Beaupre Castle, Glamorgan
St Athan Road
Old Beaupre Castle is far from an easy castle to get to, so don't expect your SatNav to take you to this fabulous fortified manor.
Access to this fortified manor house is from a poorly signposted public footpath across a field where there is limited parking for no more than 3 cars by the side of the road.
As you walk across the field down the gentle valley of the river Thaw, this rustic medieval and then Tudor manor house, comes into view.

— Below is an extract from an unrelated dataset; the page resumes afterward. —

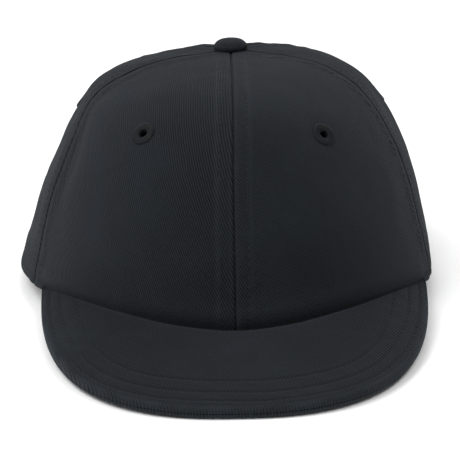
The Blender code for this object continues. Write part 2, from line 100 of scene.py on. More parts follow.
# Fasteners and trim
DOT_RADIUS = 9.0
DOTS = {"front_left": (33, 52), "front_right": (-33, 52), "rear_left": (150, 60), "rear_right": (-150, 60)}
EYELET_LEVEL = 0.428
EYELET_AZIMUTHS = {"front": 28.8, "side": 94.5, "back": 151.5}
EYELET_RADIUS, EYELET_HOLE_RADIUS, EYELET_PUNCH_RADIUS = 4.7, 1.7, 2.2
EYELET_RAISE, EYELET_THREADS = 0.6, 44
HIGH_EYELET, HIGH_EYELET_MOVE = ("front", -1), (0.4, 0.023)
BUTTON_RADIUS, BUTTON_HEIGHT, BUTTON_EDGE_HEIGHT, BUTTON_CAVITY = 7.0, 5.1, 1.75, 5.3

# Rear opening and its strap
ARCH_HALF_WIDTH, ARCH_HEIGHT, ARCH_EXPONENT, ARCH_CUT = 34.0, 38.0, 2.6, (60.0, 120.0)
STRAP_HEIGHTS, PATCH_HEIGHTS = (3.0, 23.0), (5.0, 21.0)
STRAP_MIDDLE, STRAP_WIDTH, STRAP_CORNER, STRAP_DEPTH = 13.0, 20.5, 5.5, (2.0, 2.85)
STRAP_ROOT, OUTER_STRAP_END, INNER_STRAP_END, STRAP_BEND = 44.0, 24.0, 22.0, (-31.0, -25.5)
# The strap is cut a little longer than its face, for its bend and its stitches
PATCH_END, PATCH_WIDTH, HOOK_PATCH_DEPTH, LOOP_PATCH_DEPTH = 19.0, 16.0, (-0.62, -0.36), (0.95, 1.45)

# Peak
PEAK_HALF_WIDTH, PEAK_CENTRE_FORWARD, PEAK_TIP_FORWARD, PEAK_EXPONENT = 77.8, 25.0, 161.9, 2.69
PEAK_END_AZIMUTH, PEAK_OUTLINE_START, PEAK_JOINT_GAP, PEAK_END_TUCK = 61.5, 9.0, 0.25, 1.1
PEAK_JOINT_HEIGHTS = ((0, 8.35), (12, 9.75), (25, 12.05), (38, 13.1), (50, 11.9), (62, 9.0))
PEAK_EDGE_HEIGHTS = ((0, 10.3), (22, 6.1), (45, 3.6), (68, 3.1), (90, 2.35))
PEAK_HALF_THICKNESS, PEAK_UNDER, PEAK_SPLIT = 2.3, 1.3, 0.12
PEAK_STITCH_ROWS, PEAK_STITCH_PITCH, PEAK_THREAD_RADIUS = (4.7, 10.7, 18.8), 3.1, 0.24
# The covers' rolled edge, and the strip beside their joint with the crown
PEAK_ROLL, PEAK_JOINT_STRIP = 1.7, 2.4
# How far past its last line the peak's covers close, as a share of half the peak
PEAK_END_ROLL = 0.013


# ---------------------------------------------------------------- camera, light and floor

CAMERA_ELEVATION, CAMERA_YAW, CAMERA_ROLL = 17.9, -0.44, -0.93
CAMERA_DISTANCE, CAMERA_LENS, TARGET_HEIGHT = 700.0, 126.0, 16.3
CAMERA_SHIFT = -0.0046


def heading(azimuth, elevation):
    """The direction from the cap towards an azimuth and an elevation, both in degrees."""
    turn, level = math.radians(azimuth), math.radians(elevation)
    return Vector((math.sin(turn) * math.cos(level), -math.cos(turn) * math.cos(level), math.sin(level)))


def add_camera():
    """The photograph's view: a long lens a little above the peak, turned and rolled very slightly."""
    data = bpy.data.cameras.new("camera")
    data.lens = CAMERA_LENS
    data.shift_x = CAMERA_SHIFT
    data.clip_end = 20.0
    camera = bpy.data.objects.new("camera", data)
    bpy.context.scene.collection.objects.link(camera)
    bpy.context.scene.camera = camera
    back = heading(CAMERA_YAW, CAMERA_ELEVATION)
    target = Vector((0, CROWN_AXIS_Y, TARGET_HEIGHT)) * MM
    turn = back.to_track_quat("Z", "Y").to_matrix().to_4x4()
    roll = Matrix.Rotation(math.radians(CAMERA_ROLL), 4, "Z")
    camera.matrix_world = Matrix.Translation(target + back * CAMERA_DISTANCE * MM) @ turn @ roll


# Soft lights round the cap: azimuth from the front towards +X, elevation, watts
STUDIO_LIGHTS = {
    "key_light": (-60, 60, 76.0), "left_light": (-75, 30, 46.0), "front_light": (0, 46, 43.0),
    "right_light": (60, 60, 42.0), "back_light": (180, 42, 53.0),
}
WORLD_STRENGTH = 0.34
# In metres
LIGHT_DISTANCE, LIGHT_SIZE, LIGHT_AIM_HEIGHT, FLOOR_REACH = 4.0, 2.13, 0.04, 6.0


def add_area_light(name, azimuth, elevation, power):
    """A round soft light that faces the cap."""
    data = bpy.data.lights.new(name, "AREA")
    data.energy, data.shape, data.size = power, "DISK", LIGHT_SIZE
    light = bpy.data.objects.new(name, data)
    outward = heading(azimuth, elevation)
    light.location = outward * LIGHT_DISTANCE + Vector((0, 0, LIGHT_AIM_HEIGHT))
    light.rotation_euler = outward.to_track_quat("Z", "Y").to_euler()
    bpy.context.scene.collection.objects.link(light)


def add_studio():
    """Soft lights on every side, an even world and a matt white floor."""
    for name, (azimuth, elevation, power) in STUDIO_LIGHTS.items():
        add_area_light(name, azimuth, elevation, power)
    world = bpy.data.worlds.new("studio")
    world.use_nodes = True
    bpy.context.scene.world = world
    background = world.node_tree.nodes["Background"]
    background.inputs["Color"].default_value = (1, 1, 1, 1)
    background.inputs["Strength"].default_value = WORLD_STRENGTH
    bpy.context.scene.view_settings.view_transform = "Standard"

    mesh = bpy.data.meshes.new("floor")
    corners = [(FLOOR_REACH * x, FLOOR_REACH * y, 0) for x, y in ((-1, -1), (1, -1), (1, 1), (-1, 1))]
    mesh.from_pydata(corners, [], [(0, 1, 2, 3)])
    floor = bpy.data.objects.new("floor", mesh)
    bpy.context.scene.collection.objects.link(floor)
    pale = Finish("studio_floor", roughness=0.95, specular=0.05)
    speck = pale.noise(pale.place("Object"), 3.0)
    pale.colour(speck, (0.93, 0.93, 0.93), (0.96, 0.96, 0.96))
    mesh.materials.append(pale.made)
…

The medieval part dates from about 1300, consisted of a group of buildings loosely arranged around the southernmost, or inner court. In the 16th century an extensive program of rebuilding was undertaken, started by Sir Rice Mansel, continued by William Bassett and finished by his son Richard. These are remarkably well preserved, despite the ruinous state of most of the buildings around them. They demonstrate the Bassetts' wealth and pretensions to grandeur, as was doubtless their intention at the time. The heraldic panels and inscriptions on each leave no doubt as to who built them.
You will enter over a stile in the walled outer court and pass through a great wooden door in the gatehouse.
Once inside there is plenty to explore with some fabulous noteworthy features, especially on the decorative porch, its fireplaces and windows. A terrific castle well worth the short walk.
~ History ~
1300 ~ A fortified manor house is built by the Basset family.
1500's ~ Intensive remodelling is undertaken, started by Sir Rice Mansel, continued by William Basset and completed by William's son, Richard.
1586 ~ The impressive outer gatehouse is completed.
1600 ~ The three-storeyed Renaissance porch is finished, along with luxurious accommodation with large windows, handsome fireplaces and a fine stone stairway.
1700's ~ The Basset inheritance eventually passes to the Jones family. The Jones family decide not to settle in Beaupre Castle and choose to use the smaller and more convenient mansion of New Beaupre.
1709 ~ By the time Beaupre is sold, it is in a state of disrepair with only part of it still habitable.